Crawl, Walk, Waltz: Exploring Fluency
Fluency unlocks flourishing
I've stepped on a lot of feet. I've stepped into feet. To my horror, I've injured feet. Most women's ballroom dance shoes are open-toed, which makes the dance floor a minefield to a beginner like me when I started several years ago. One swift step on the wrong spot (my partner's toes) and boom--the dance is over.
Drawing from my time in ballroom dance, here is what I've learned about fluency, why it matters and how it can help us lead more satisfying and resilient lives.
Usually I don't injure my partner too badly and we keep going. Sometimes in the beginning, I would step on her feet badly enough where she would have to stop and sit down (it says a lot about how much my wife loves me that she still agrees to be my dance partner). In the latter (albeit less frequent) case, it's important to stop and apologize, figure out why it happened and be careful never to repeat that mistake. However, there are smaller mistakes I make more frequently. I miscount a step. I turn the wrong direction. I fail to properly lead my partner and she gets lost. These mistakes are minor, but can impact the remainder of the dance if you allow them to bother you.
This was my crawling stage in ballroom dance. After several months of practice, I started to walk when I was able to dance among larger groups.

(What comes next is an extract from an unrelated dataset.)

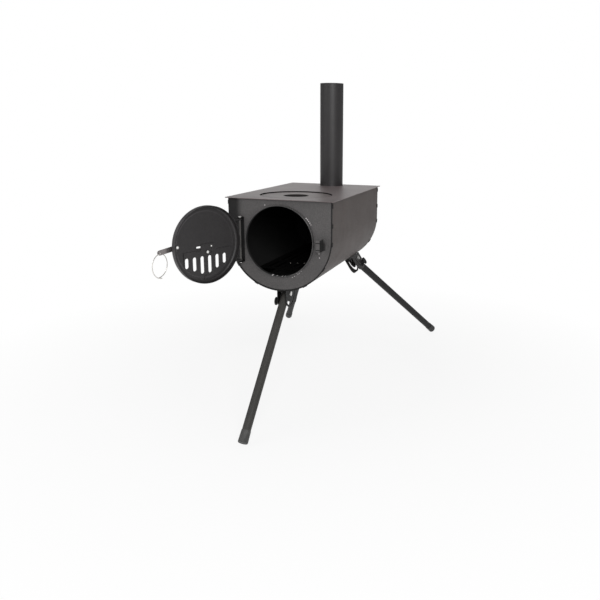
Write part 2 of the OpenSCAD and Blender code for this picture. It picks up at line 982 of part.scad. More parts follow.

You're only as good as your toolkit. In ballroom, as with any skill, you begin with the basics, and then build on those to develop fluency that you can translate to live music and a partner other than your instructor. But knowing the fundamentals is critical. Each dance lesson, you rehearse them until they are ingrained habits that don't require thought. Then each lesson you can add a new move or modification of a previous move to expand your options on the dance floor. This is what transforms a basic slow-slow-quick-quick foxtrot step into a dynamic, artistic display.
Few people love dancing with someone who half-heartedly counts the steps, but it's a blast to dance with someone smiling and attacking the dance with energy and fervor. It's the same with teams. It's the same with relationships. Go all-in.
It's easy to tell the difference between someone attacking each move with energy (in a cha-cha, for example) or sustained grace (in a waltz) and someone plodding through a slow-slow-quick-quick as if they're walking through mud and would rather be at home. How much better would our lives be if we leaned in to building our relationships? If we pursued them with vim and vigor? What if we were attentive to every subtle signal when listening to someone (instead of formulating what we want to say next or looking at our phones) to go beyond just hearing their words? Those are the interactions and relationships I want more of. That's when I begin to waltz.
When you're spinning around in a room full of couples waltzing, there is a lot going on. You're focused on yourself, including the cadence of the song, what series of moves you want to do next, and leading your partner (if you're the man). But you're operating within a larger, constrained context -- the dance floor with fifteen other couples. You can't leave the floor and you're --apparently-- not supposed to bump into anyone while they dance around you.
This is part of why the waltz is my favorite dance. The couples are like slow-spinning tops, gliding gracefully around the polished wood floor. It's exciting to weave your desired routine through the ever-changing web of people around you. You have a plan and then someone turns in front of you - bam, you change course seamlessly because you have the necessary tools to do so. It's not a big deal that you haven't done that exact sequence before; your fluency lets you adapt. You're excited about the plan you have, but thrilled at the opportunity to employ on the fly skills you honed in a lesson. On the other hand, rigidity in a waltz leads to collisions. Take it from me, that's not the best reason to be the talk of the party.
You may be thinking: doesn't waltzing around describe someone who is careless with the time and feelings of others? A traditional example might be, "he waltzed right in just like he owned the place, even though he was 30 minutes late to the meeting." Yes, that is Merriam-Webster's definition. However, the definition of waltz I use here is truer to the grace and nimbleness of the dance, and a helpful way to think about life.
A true waltz is graceful not from overconfidence, but from tranquility and a belief that the dancer can handle whatever comes at them. It's a commitment to self-control and not letting others get to you, no matter the circumstance. A great example is Roger Federer on the tennis court. He shows no reaction when an extreme variety of circumstances occur in the fifth set of a major championship final. He knows those circumstances are part of the game and has no expectation otherwise.
We all have activities we're fluent in. Activities in which we can let go and experience the moment for the joy it brings us. We forget about the recipe, about the technical details of how it's done.
Just like fluency in a language allows you to inhabit a new culture, fluency in any given realm allows you to inhabit a new creative space you can flourish in.
Fluency unlocks flourishing.
What if, instead of walking through life, we endeavored to waltz through life? How much more beautiful could our lives be?
It just might help our dance partners' feet too.